SELECT remove_provenance('target_token');

SELECT sm.value AS study,
       ROUND(sav.value::numeric, 4) AS sv
FROM target_token, shapley_all_vars(prov) sav
JOIN study_mapping sm ON sm.provenance = sav.variable
ORDER BY sv DESC, study;

The output is identical to Step 13: Johnson2020, Smith2018, and Williams2021 with the same Shapley values. The difference is in the calling convention – no enumeration of variables is needed – and in efficiency, especially when there are many input variables. Replace shapley_all_vars with banzhaf_all_vars to reproduce Step 14 in the same way.

Note

shapley_all_vars returns one row per input variable of the circuit, keyed by its UUID token. The study_mapping join maps these tokens back to study titles for display.

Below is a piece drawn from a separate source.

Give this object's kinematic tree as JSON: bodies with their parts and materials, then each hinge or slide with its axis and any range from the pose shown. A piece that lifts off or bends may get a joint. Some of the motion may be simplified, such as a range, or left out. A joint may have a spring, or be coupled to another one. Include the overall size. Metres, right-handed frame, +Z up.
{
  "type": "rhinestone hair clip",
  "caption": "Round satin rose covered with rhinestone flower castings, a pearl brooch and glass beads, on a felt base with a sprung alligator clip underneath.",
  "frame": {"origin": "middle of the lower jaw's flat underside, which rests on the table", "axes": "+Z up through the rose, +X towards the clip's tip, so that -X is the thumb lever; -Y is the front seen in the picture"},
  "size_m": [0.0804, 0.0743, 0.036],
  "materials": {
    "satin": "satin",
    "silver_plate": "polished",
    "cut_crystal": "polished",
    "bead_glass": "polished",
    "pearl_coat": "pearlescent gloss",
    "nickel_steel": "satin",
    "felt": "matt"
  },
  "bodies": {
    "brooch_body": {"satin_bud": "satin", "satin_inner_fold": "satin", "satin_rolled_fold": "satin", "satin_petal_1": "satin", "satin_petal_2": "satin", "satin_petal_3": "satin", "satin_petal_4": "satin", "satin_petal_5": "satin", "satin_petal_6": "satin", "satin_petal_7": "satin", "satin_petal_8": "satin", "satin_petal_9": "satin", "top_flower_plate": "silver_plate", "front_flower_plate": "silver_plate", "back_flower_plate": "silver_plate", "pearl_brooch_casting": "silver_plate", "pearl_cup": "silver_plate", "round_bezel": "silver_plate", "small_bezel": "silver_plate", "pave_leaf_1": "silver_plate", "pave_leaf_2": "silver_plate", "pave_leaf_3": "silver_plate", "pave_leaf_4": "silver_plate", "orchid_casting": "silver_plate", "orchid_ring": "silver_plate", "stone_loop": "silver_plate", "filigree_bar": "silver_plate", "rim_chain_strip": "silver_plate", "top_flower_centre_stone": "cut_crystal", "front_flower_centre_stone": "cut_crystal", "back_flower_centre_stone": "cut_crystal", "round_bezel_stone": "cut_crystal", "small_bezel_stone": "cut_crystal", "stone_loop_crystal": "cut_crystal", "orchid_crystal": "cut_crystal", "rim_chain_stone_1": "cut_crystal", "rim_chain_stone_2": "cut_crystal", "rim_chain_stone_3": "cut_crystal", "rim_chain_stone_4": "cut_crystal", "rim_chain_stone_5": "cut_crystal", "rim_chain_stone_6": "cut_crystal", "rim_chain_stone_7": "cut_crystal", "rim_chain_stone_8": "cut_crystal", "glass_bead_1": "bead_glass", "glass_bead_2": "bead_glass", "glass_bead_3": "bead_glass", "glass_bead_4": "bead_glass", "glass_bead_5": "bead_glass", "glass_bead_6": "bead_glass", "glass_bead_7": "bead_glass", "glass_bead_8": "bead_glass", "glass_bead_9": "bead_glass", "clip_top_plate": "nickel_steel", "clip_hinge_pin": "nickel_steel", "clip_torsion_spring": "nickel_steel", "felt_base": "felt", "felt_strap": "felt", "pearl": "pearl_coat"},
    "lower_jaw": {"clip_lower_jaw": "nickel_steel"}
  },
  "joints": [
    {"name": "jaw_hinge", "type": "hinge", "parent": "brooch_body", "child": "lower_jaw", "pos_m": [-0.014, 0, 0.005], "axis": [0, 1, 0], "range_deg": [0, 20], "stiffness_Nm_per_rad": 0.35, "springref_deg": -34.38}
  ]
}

Step 16: Arithmetic on Aggregate Results

ProvSQL tracks provenance through SQL aggregates: COUNT, SUM, and similar produce aggregate tokens (agg_token) that record the underlying contributions. Plain SQL arithmetic (*, +, …) on those aggregates still produces a meaningful number, but the resulting expression is no longer an aggregate token: only the surrounding group token is retained.

Compute a composite evidence weight per (exposure, outcome, effect) triple combining how many studies report it (COUNT(*)) with the highest reliability among them (MAX(reliability)):

SELECT exposure, outcome, effect,
       COUNT(*)           AS n_studies,
       MAX(reliability)   AS top_reliability,
       COUNT(*) * MAX(reliability) AS evidence_weight
FROM f
GROUP BY exposure, outcome, effect
ORDER BY evidence_weight DESC, exposure, outcome, effect;

Note

ProvSQL emits a warning when arithmetic is performed on an aggregate token: the inner aggregate provenance (which studies contributed, with what multiplicity) is dropped from the result. The group provenance – the token associated with the (exposure, outcome, effect) triple – is preserved and can still be used for probability_evaluate, shapley, etc. on the group itself. This is the practical boundary between what ProvSQL’s circuits can express and what plain SQL computation discards.